Jack/Ianto, Stories: No Word For Yes by sam_storyteller
Post TW S2 and DW S4, Jack and Ianto in bed reading from the thirty volume memoirs of Casanova. This deals with Jack's age, immortality and origins, all of the experiences he must have had that he doesn't talk about, and the bits and pieces (of history, of language) that Ianto manages to collect. Jack is a storyteller, and Ianto's an archivist, this is absolutely how it must work. So much of this story centres around language, those little words of our native-tongues that slip through, that we don't think about, things untranslatable and unsaid, truth and lies, in the end they are all stories.
Jack, Ianto, Mickey, Pranks Taking the Mickey by amand_r
While Torchwood is all about big dramas and teary confrontations and scrapes with death, it's also an absolutely ridiculous scifi show. Come on, what other show on television would give you a straight-faced fight between a pteranodon and a cyborg in one of the first few episodes and call it 'drama'? The silly, funny, absurd side of Torchwood is under-represented in fandom, but I kind of think amand_r is singlehandedly leading the charge. This story is set post-S2, and deals with Mickey joining Torchwood Three. But of course, before he can, he has to navigate the minefield of Torchwood bureaucracy. We get to see a delightfully wicked, funny, silly side to Jack and Ianto, and their weird sense of humour is perfectly balanced by Mickey playing the unwitting straight-man. amand_r off-the-cuff mini-coda in the comments might be the best thing ever. While you're at her journal, be sure to read Det[god]ails for a timey-wimey, brilliant explanation of how the Torchwood logo gets on everything.
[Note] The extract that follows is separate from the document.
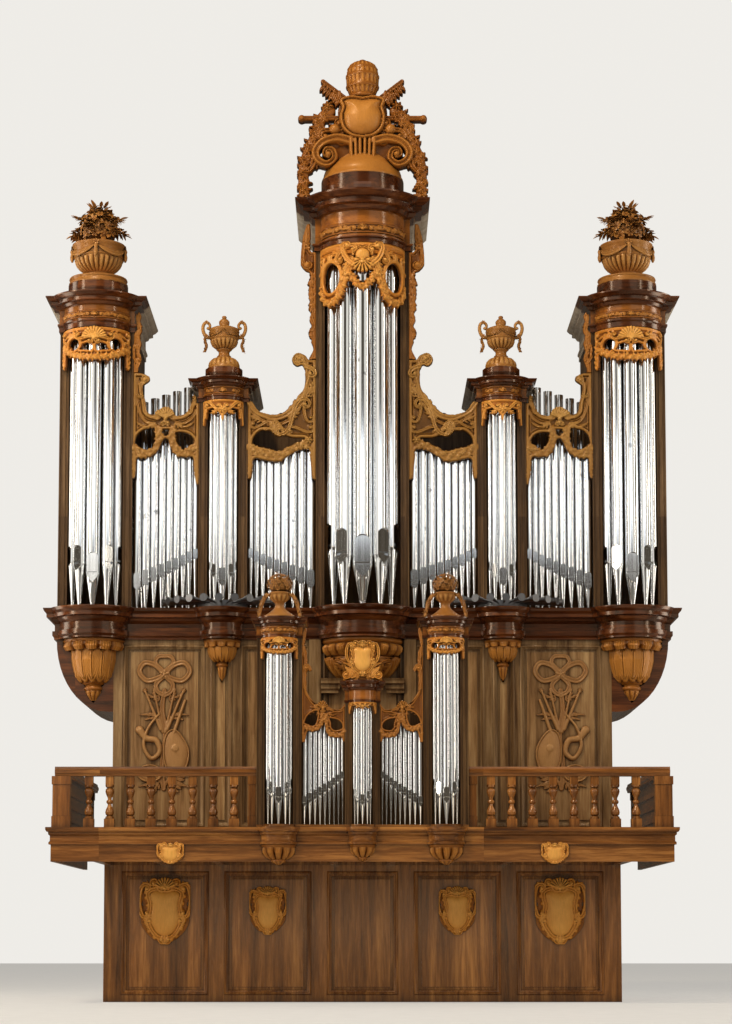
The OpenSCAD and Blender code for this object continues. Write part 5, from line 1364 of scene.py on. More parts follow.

Tosh, choices: Trouble Near Cardiff by used_songs
I'm sure you've all seen this before, but this is a Torchwood choose-your-own-adventure story, where you get to be the protagnist, who is Tosh. The format itself would make this an instant rec, but there are so many great touches to this story. It's plotty, insightful and fun, and we get to see it all from Tosh's highly under-represented PoV. Definitely worth a read, and then a couple more just to make sure you haven't missed out on any of the good choices. (PS- Jack/Ianto/Tosh, yes please.)
Suzie, Ianto, Jack Suzie Costello Has Two Daddies by blue_fjords
It had taken Suzie three months, one week, and five days to discover Ianto Jones’ tell. This story, set soon after Ianto joins Torchwood and not long after the discovery of the Glove, delivers on multiple fronts for me. It's got an insightful, intelligent, sharp and likeable Suzie as well as an interesting and believable take on Jack-and-Ianto pre-season. This is canon to me because it's sweet and funny without being at all sentimental, and gives us a Suzie that we don't get to see on the show. One that isn't all hard edges, darkness and death. She can be silly and surprisingly kind. All of this packaged up in a fast-paced adventure story-- and considering this is a group of people that hunt aliens, we see surprisingly little of Torchwood doing their actual work in fanfic. blue_fjords gives us a competent, friendly, bickering, interesting pre-season team dynamic, and it's not to be missed.
Jack, Suzie, team Paramagnetic by fahye
They are the house that Jack built, and they reflect the flaws of their architect. If you haven't read this story already, then what are you still doing here? It is an absolute must-read, much like everything else the glorious and disgustingly talented fahye writes. There is so much quiet, muscular insight in this story it's difficult to distill it down. It's told from Jack's perspective-- which is in itself a rarity-- but her Jack is complex, shifting, tarnished, irrepressable. It's his journey from conman to leader (though maybe he settles for something in between). Really, this is the story of Torchwood Three, of Jack's Torchwood Three, and Suzie his second-in-command is central to what he tries to create. It's packed with little twists, little painful and perfect observational details about each of the team but it's when Jack tries to deconstruct Suzie that this story just shines. Unfortunately for both of them, Suzie eludes him until it's too late. There's a grace and poetry to the prose of this story that will stick with you long after you read it, and yes, it really does sell you that the inside of Jack's mind is even capable of something approaching grace. It has been thoroughly jossed by Fragments, and despite my great love for that episode, if I had to I would toss it out and replace it with 'Paramagnetic' in a heartbeat.
Jack, non-linear For What Were Less Than Dead by Amber
This is Jack's story, and therefore delves into the meaning and implications of Jack's time-hopping, non-linear life. It's a short character study, but is packed tight with casually delivered insight. Time may not be linear, but human life is. I'm particularly enamored of the prose-style, which takes its cue from e e cummings (and of course, those of you that know me will recognise my weakness for cummings, and for poetry-in-stories in general)-- but the chosen e e cummings poem is completely apt and hits all the right notes. It's harsh in that it doesn't back away from the smallness of human life in comparison with Jack's immortality, but does not forget Jack's humanity or leave him remote-- it is, in fact, a story about a man struggling to retain his humanity without any of the cues that give human life meaning.